The panel portion 800 of FIG. 11 differs from the panel portion 700 of FIG. 10 in that an aperture 870 is provided in the buoyant intermediate layer 806, essentially the same as the aperture 220 in the buoyant intermediate layer 206 of FIG. 5, and the aperture 550 in the buoyant intermediate layer 506 of FIG. 8. As an alternative (not shown), a multiplicity of apertures like the apertures 330 described hereinabove with reference to FIG. 6 and like the apertures 652 described hereinabove with reference to FIG. 9 may be provided in the buoyant intermediate layer 806. The outer layer 806 may be uniformly permeable as illustrated in FIG. 11, or may have a discrete mesh cover (not shown) over the aperture 870, like the mesh cover 226 described hereinabove with reference to the FIG. 5 embodiment.

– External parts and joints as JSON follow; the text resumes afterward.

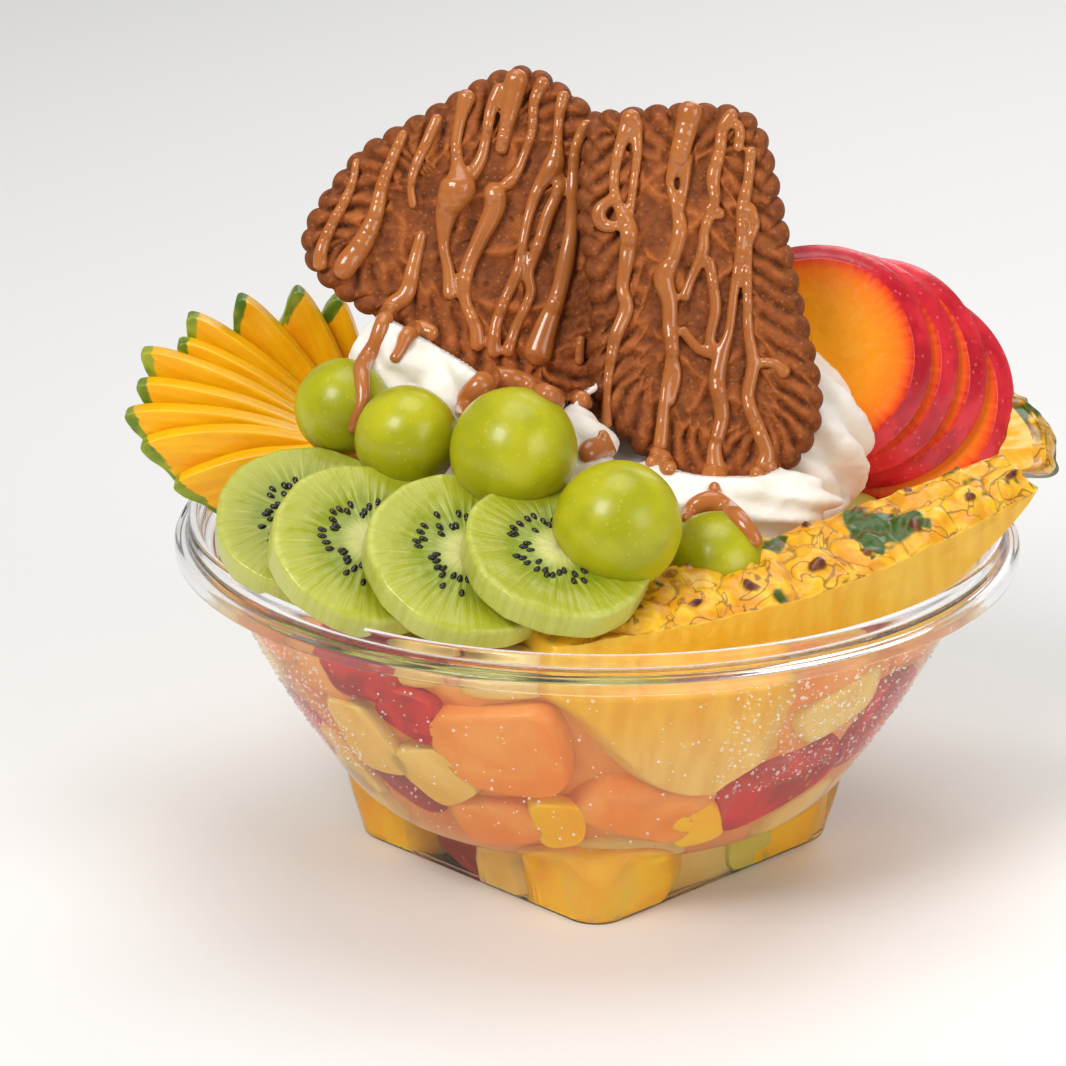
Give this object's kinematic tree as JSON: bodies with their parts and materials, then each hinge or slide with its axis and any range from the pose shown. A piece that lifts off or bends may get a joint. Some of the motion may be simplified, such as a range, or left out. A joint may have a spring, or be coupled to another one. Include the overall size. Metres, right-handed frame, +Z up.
{
  "type": "fruit cup",
  "caption": "Clear plastic bowl on a square foot, filled with cut fruit and topped with a mango fan, fruit slices, grapes, whipped cream and biscuits.",
  "frame": {"origin": "centre of the square foot's underside", "axes": "+Z up; -Y towards the viewer, where one corner of the foot points; +X to the viewer's right"},
  "size_m": [0.1859, 0.165, 0.1506],
  "materials": {
    "clear_plastic": "clear, thin and glossy",
    "cut_fruit": "wet cut fruit in juice",
    "whipped_cream": "soft, satin",
    "biscuit": "baked crumb, with glossy caramel runs",
    "pineapple": "wet fibrous flesh, matte rind",
    "mango": "wet and smooth",
    "kiwi": "wet, with seeds",
    "grape": "smooth skin with a faint bloom",
    "stone_fruit": "wet flesh, crimson skin",
    "caramel": "thick glossy sauce",
    "juice": "thin clear juice"
  },
  "bodies": {
    "root": {"biscuit_left": "biscuit", "biscuit_right": "biscuit", "cup": "clear_plastic", "cut_fruit": "cut_fruit", "grape_1": "grape", "grape_2": "grape", "grape_3": "grape", "grape_4": "grape", "grape_5": "grape", "kiwi_slice_1": "kiwi", "kiwi_slice_2": "kiwi", "kiwi_slice_3": "kiwi", "kiwi_slice_4": "kiwi", "mango_chunk": "mango", "mango_slice_1": "mango", "mango_slice_10": "mango", "mango_slice_2": "mango", "mango_slice_3": "mango", "mango_slice_4": "mango", "mango_slice_5": "mango", "mango_slice_6": "mango", "mango_slice_7": "mango", "mango_slice_8": "mango", "mango_slice_9": "mango", "pineapple_slice_1": "pineapple", "pineapple_slice_2": "pineapple", "stone_fruit_slice_1": "stone_fruit", "stone_fruit_slice_2": "stone_fruit", "stone_fruit_slice_3": "stone_fruit", "stone_fruit_slice_4": "stone_fruit", "whipped_cream": "whipped_cream"}
  },
  "joints": []
}
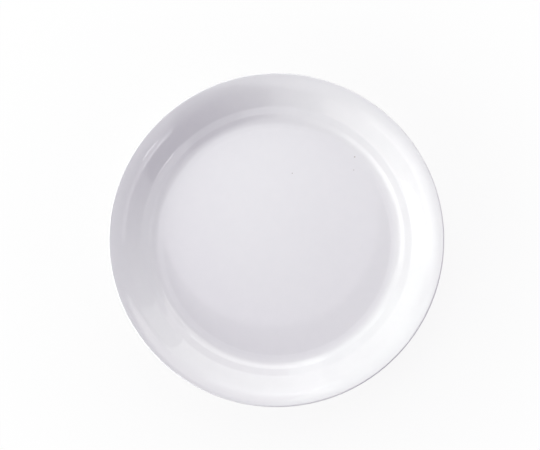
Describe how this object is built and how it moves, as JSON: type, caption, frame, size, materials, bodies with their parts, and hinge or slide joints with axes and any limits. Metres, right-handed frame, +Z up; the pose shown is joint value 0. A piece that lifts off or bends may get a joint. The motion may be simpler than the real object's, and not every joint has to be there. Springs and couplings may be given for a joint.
{
  "type": "paper plate",
  "caption": "Round moulded paper plate with a glossy coated face, a crowned floor in a stepped well, a wide sloping flange and a turned-down lip, for serving food.",
  "frame": {"origin": "centre of the plate, at the height of the level ring that it stands on", "axes": "+Z up, along the plate's axis and out of the food side; X and Y lie in the plane that it stands on"},
  "size_m": [0.23, 0.23, 0.018],
  "materials": {
    "coated_paper": "gloss"
  },
  "bodies": {
    "root": {"plate": "coated_paper"}
  },
  "joints": []
}
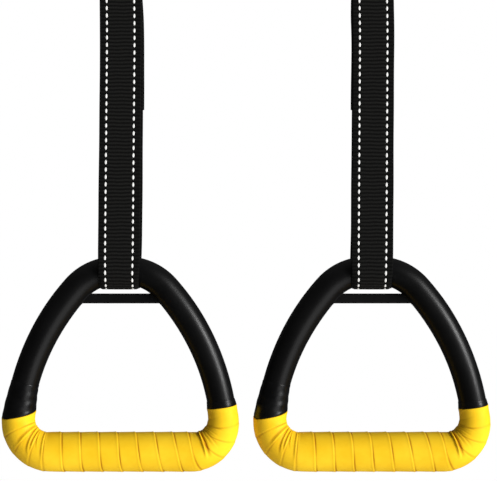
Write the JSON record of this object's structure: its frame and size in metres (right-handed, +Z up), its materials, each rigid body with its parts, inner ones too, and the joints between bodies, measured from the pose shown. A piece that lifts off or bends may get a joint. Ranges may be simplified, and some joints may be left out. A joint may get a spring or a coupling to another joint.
{
  "type": "gymnastics rings",
  "caption": "Hanging gymnastics rings: rounded triangular tube handles with taped grip bars, each on a webbing loop with a cam buckle, a swivel eye and a snap hook.",
  "frame": {"origin": "bearing land inside the top of the left hook, where whatever holds the pair touches it", "axes": "+Z up along the webbing, +X from the left unit to the right one, the user in front at -Y"},
  "size_m": [0.4487, 0.0582, 0.6531],
  "materials": {
    "black_coat": "fine textured black powder coat, satin",
    "webbing": "woven black polyester webbing with two white stitched lines",
    "yellow_tape": "soft yellow overgrip tape, satin",
    "black_tape": "black finishing tape, satin",
    "foam": "closed-cell foam under the tape",
    "zinc": "plated casting, satin",
    "steel": "zinc plated steel"
  },
  "bodies": {
    "left_hook": {"left_hook_body": "zinc", "left_latch_pin": "steel", "left_latch_spring": "steel"},
    "left_latch": {"left_latch": "zinc"},
    "left_swivel": {"left_swivel_eye": "zinc", "left_swivel_washer": "steel"},
    "left_strap": {"left_webbing": "webbing", "left_buckle_frame": "steel", "left_anchor_bar": "steel", "left_cam_axle": "steel", "left_cam_spring": "steel"},
    "left_cam": {"left_cam_lever": "zinc"},
    "left_handle": {"left_handle_tube": "black_coat", "left_tube_spigot": "steel", "left_cross_bar": "black_coat", "left_grip_pad": "foam", "left_grip_tape": "yellow_tape", "left_wide_band": "black_tape", "left_narrow_band": "black_tape"},
    "right_hook": {"right_hook_body": "zinc", "right_latch_pin": "steel", "right_latch_spring": "steel"},
    "right_latch": {"right_latch": "zinc"},
    "right_swivel": {"right_swivel_eye": "zinc", "right_swivel_washer": "steel"},
    "right_strap": {"right_webbing": "webbing", "right_buckle_frame": "steel", "right_anchor_bar": "steel", "right_cam_axle": "steel", "right_cam_spring": "steel"},
    "right_cam": {"right_cam_lever": "zinc"},
    "right_handle": {"right_handle_tube": "black_coat", "right_tube_spigot": "steel", "right_cross_bar": "black_coat", "right_grip_pad": "foam", "right_grip_tape": "yellow_tape", "right_wide_band": "black_tape", "right_narrow_band": "black_tape"}
  },
  "joints": [
    {"name": "spacing", "type": "slide", "parent": "left_hook", "child": "right_hook", "axis": [1, 0, 0], "range_m": [0, 0.27]},
    {"name": "left_latch_swing", "type": "hinge", "parent": "left_hook", "child": "left_latch", "pos_m": [-0.0155, 0, -0.037], "axis": [0, 1, 0], "range_deg": [0, 28], "stiffness_Nm_per_rad": 0.05, "springref_deg": -17.19},
    {"name": "left_swivel_turn", "type": "hinge", "parent": "left_hook", "child": "left_swivel", "pos_m": [0, 0, -0.056], "axis": [0, 0, 1], "continuous": true},
    {"name": "left_strap_swing", "type": "hinge", "parent": "left_swivel", "child": "left_strap", "pos_m": [0, 0, -0.097], "axis": [1, 0, 0], "range_deg": [-60, 60]},
    {"name": "left_cam_press", "type": "hinge", "parent": "left_strap", "child": "left_cam", "pos_m": [0, 0.0245, -0.183], "axis": [1, 0, 0], "range_deg": [0, 30], "stiffness_Nm_per_rad": 0.3, "springref_deg": -17.19},
    {"name": "left_handle_turn", "type": "hinge", "parent": "left_strap", "child": "left_handle", "pos_m": [0, 0, -0.459], "axis": [-1, 0, 0], "range_deg": [-90, 90]},
    {"name": "right_latch_swing", "type": "hinge", "parent": "right_hook", "child": "right_latch", "pos_m": [0.2158, 0, -0.037], "axis": [0, 1, 0], "range_deg": [0, 28], "stiffness_Nm_per_rad": 0.05, "springref_deg": -17.19},
    {"name": "right_swivel_turn", "type": "hinge", "parent": "right_hook", "child": "right_swivel", "pos_m": [0.2313, 0, -0.056], "axis": [0, 0, 1], "continuous": true},
    {"name": "right_strap_swing", "type": "hinge", "parent": "right_swivel", "child": "right_strap", "pos_m": [0.2313, 0, -0.097], "axis": [1, 0, 0], "range_deg": [-60, 60]},
    {"name": "right_cam_press", "type": "hinge", "parent": "right_strap", "child": "right_cam", "pos_m": [0.2313, 0.0245, -0.183], "axis": [1, 0, 0], "range_deg": [0, 30], "stiffness_Nm_per_rad": 0.3, "springref_deg": -17.19},
    {"name": "right_handle_turn", "type": "hinge", "parent": "right_strap", "child": "right_handle", "pos_m": [0.2313, 0, -0.459], "axis": [-1, 0, 0], "range_deg": [-90, 90]}
  ]
}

Accordingly, in the FIG. 11 embodiment, at least two modes are provided for fluid passage or “venting,” similar to those described hereinabove with reference to FIG. 5. One fluid passage mode is in directions parallel to the inner side 810, through the permeable intermediate layer 860. The second fluid passage mode is through the aperture 870 in the buoyant intermediate layer 806, and then through the permeable outer layer 802. Depending upon the particular design of the panel portion 800 embodying any one of the FIG. 1 panels 22, 24 and 28, a blend or combination of these two modes is achieved.
While specific embodiments of the invention have been illustrated and described herein, it is realized that numerous modifications and changes will occur to those skilled in the art. It is therefore to be understood that the appended claims are intended to cover all such modifications and changes as fall within the true spirit and scope of the invention.